-- START OF Information supplied --

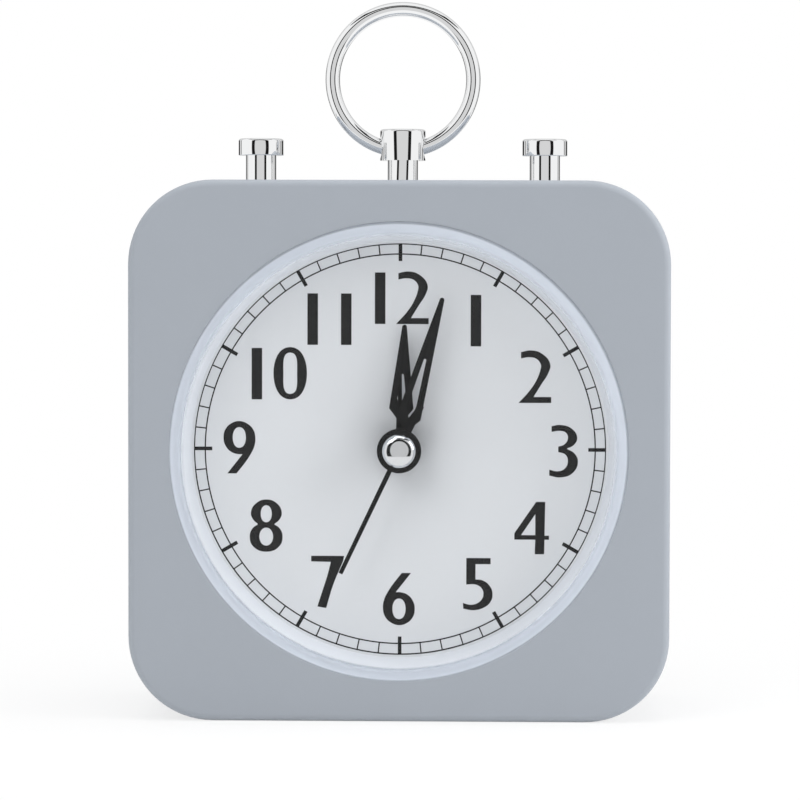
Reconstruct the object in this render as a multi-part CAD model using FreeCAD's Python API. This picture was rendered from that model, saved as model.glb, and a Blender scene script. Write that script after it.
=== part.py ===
import FreeCAD, Part
import math
import os

V = FreeCAD.Vector

# A square table alarm clock: a grey moulded case with a round clear lens, a ring on a post and two push
# buttons on top, and a battery alarm movement inside. Millimetres. X is to the right, Z is up, and the
# dial looks along -Y. The origin is the middle of the case's flat bottom.

# Case
case_width = 100.0
case_height = 100.0
case_depth = 36.0
corner_radius = 15.6
edge_round = 1.4
case_wall = 2.2
cover_depth = 6.0
spigot_depth = 3.0
spigot_wall = 1.4
fit_gap = 0.1
overrun = 1.0
touching = 1e-4
opening_radius = 42.4
pocket_wall = 1.5
case_screw_offset = 41.0
boss_radius = 3.6
case_screw_radius = 1.3
case_screw_length = 14.0
screw_head_radius = 2.5
screw_head_height = 1.6
screw_recess_depth = 3.0
screw_drive_width = 0.7
screw_drive_depth = 0.8
screw_drive_share = 0.6

# Lens
lens_rise = 3.0
lens_crown = 0.4
lens_thick = 1.7
lens_wall = 1.6
lens_round = 2.2
lens_flange_reach = 2.1
flange_thick = 1.4

# Dial and the white ring round it
ring_depth = 4.0
ring_dial_radius = 39.0
ring_lens_radius = 40.6
dial_thick = 0.6
plate_thick = 1.5
plate_side = 78.0
plate_corner = 6.0
plate_screw_offset = 34.5
plate_boss_radius = 2.35
small_screw_radius = 0.9
small_screw_length = 6.0
small_head_radius = 1.7
small_head_height = 1.1
plate_slot_width = 14.0
plate_slot_height = 9.0
plate_slot_lift = 31.0

# Hands
hand_thick = 0.3
hand_step = 1.15
hand_first_lift = 1.0
minute_length = 29.4
minute_wide_at = 6.4
minute_neck_at = 4.5
hour_length = 23.3
hour_wide_at = 7.7
hour_neck_at = 5.9
blade_half_width = 2.26
neck_half_width = 0.82
tip_half_width = 0.44
window_half_width = 0.82
window_tip_half_width = 0.24
minute_window_ends = (17.4, 8.3, 6.3)
hour_window_ends = (13.9, 9.5, 7.4)
hub_ring_radius = 3.2
alarm_length = 17.5
alarm_half_width = 0.5
alarm_tip_half_width = 0.3
second_length = 25.2
second_half_width = 0.46
second_tip_half_width = 0.4
tail_length = 9.3
tail_half_width = 0.7
hub_disc_radius = 4.1
hub_disc_thick = 0.7
cap_radius = 3.2
cap_height = 1.9
cap_rim = 0.4
hour_angle = 2.2
minute_angle = 15.7
second_angle = 205.4
alarm_angle = 0.0

# Nested pipes that carry the hands
running_gap = 0.05
second_arbor_radius = 0.5
minute_pipe_radius = 1.1
hour_pipe_radius = 1.7
alarm_pipe_radius = 2.3
tube_radius = 3.4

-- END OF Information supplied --

* **Problem**
Search the data above for the string "FreeCAD" and return every line that has it.

* **Result**
Reconstruct the object in this render as a multi-part CAD model using FreeCAD's Python API. This picture was rendered from that model, saved as model.glb, and a Blender scene script. Write that script after it.
import FreeCAD, Part
V = FreeCAD.Vector